TASK TO CARRY OUT: Which lines include the word "origin"? Copy each of them.

SUPPLIED INFORMATION:
▼▼▼

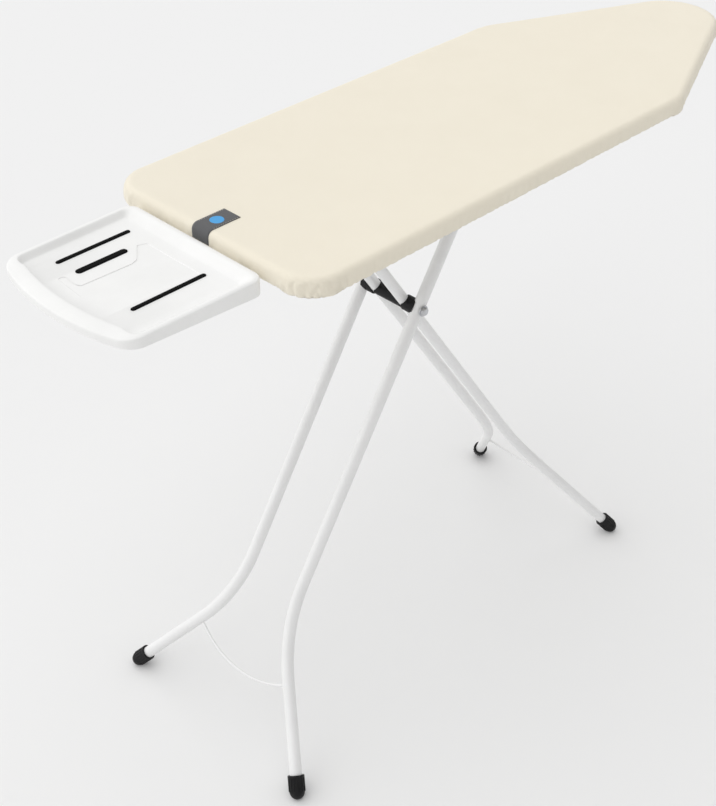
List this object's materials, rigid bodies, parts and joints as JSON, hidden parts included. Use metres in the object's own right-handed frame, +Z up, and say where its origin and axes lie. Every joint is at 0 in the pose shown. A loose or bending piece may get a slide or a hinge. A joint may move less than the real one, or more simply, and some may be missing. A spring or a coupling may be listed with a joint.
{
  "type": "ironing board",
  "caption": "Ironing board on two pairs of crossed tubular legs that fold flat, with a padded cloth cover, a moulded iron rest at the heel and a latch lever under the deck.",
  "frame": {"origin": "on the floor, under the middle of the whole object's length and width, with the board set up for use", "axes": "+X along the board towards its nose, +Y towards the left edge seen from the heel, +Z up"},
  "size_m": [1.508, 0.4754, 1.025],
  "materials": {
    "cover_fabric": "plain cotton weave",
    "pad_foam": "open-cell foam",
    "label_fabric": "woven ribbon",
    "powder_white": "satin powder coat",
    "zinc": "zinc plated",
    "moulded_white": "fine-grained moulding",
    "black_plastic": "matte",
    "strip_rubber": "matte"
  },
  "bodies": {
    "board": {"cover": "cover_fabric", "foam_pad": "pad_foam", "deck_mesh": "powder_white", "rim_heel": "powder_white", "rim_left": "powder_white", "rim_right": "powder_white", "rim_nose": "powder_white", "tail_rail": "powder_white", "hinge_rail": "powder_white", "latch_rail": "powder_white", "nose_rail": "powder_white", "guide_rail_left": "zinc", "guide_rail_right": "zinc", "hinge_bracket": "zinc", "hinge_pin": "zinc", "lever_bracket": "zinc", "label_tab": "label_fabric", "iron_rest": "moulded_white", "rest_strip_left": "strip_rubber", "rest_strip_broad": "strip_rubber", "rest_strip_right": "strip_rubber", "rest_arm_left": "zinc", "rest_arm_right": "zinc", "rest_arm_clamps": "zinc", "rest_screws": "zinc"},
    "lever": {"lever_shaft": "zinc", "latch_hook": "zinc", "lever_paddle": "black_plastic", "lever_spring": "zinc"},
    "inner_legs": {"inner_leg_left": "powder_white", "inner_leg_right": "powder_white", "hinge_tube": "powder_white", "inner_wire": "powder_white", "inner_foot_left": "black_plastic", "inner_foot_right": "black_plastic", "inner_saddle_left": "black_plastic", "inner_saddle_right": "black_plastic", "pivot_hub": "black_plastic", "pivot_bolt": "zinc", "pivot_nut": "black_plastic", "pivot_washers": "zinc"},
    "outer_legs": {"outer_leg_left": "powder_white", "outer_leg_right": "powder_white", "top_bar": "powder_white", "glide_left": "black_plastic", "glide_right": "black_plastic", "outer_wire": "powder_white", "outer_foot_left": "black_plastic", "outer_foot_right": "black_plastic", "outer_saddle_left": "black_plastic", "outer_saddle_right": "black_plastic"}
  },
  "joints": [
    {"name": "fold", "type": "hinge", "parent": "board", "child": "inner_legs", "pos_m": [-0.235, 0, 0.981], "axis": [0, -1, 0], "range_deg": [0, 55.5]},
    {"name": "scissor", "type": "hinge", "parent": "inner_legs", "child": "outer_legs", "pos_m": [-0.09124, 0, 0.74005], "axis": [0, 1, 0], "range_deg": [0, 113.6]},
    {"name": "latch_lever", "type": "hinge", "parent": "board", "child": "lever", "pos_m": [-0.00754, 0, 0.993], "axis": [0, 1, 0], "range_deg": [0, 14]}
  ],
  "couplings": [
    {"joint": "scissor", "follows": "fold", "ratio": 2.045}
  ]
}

▲▲▲

RESULT OF THIS TASK:
List this object's materials, rigid bodies, parts and joints as JSON, hidden parts included. Use metres in the object's own right-handed frame, +Z up, and say where its origin and axes lie. Every joint is at 0 in the pose shown. A loose or bending piece may get a slide or a hinge. A joint may move less than the real one, or more simply, and some may be missing. A spring or a coupling may be listed with a joint.
  "frame": {"origin": "on the floor, under the middle of the whole object's length and width, with the board set up for use", "axes": "+X along the board towards its nose, +Y towards the left edge seen from the heel, +Z up"},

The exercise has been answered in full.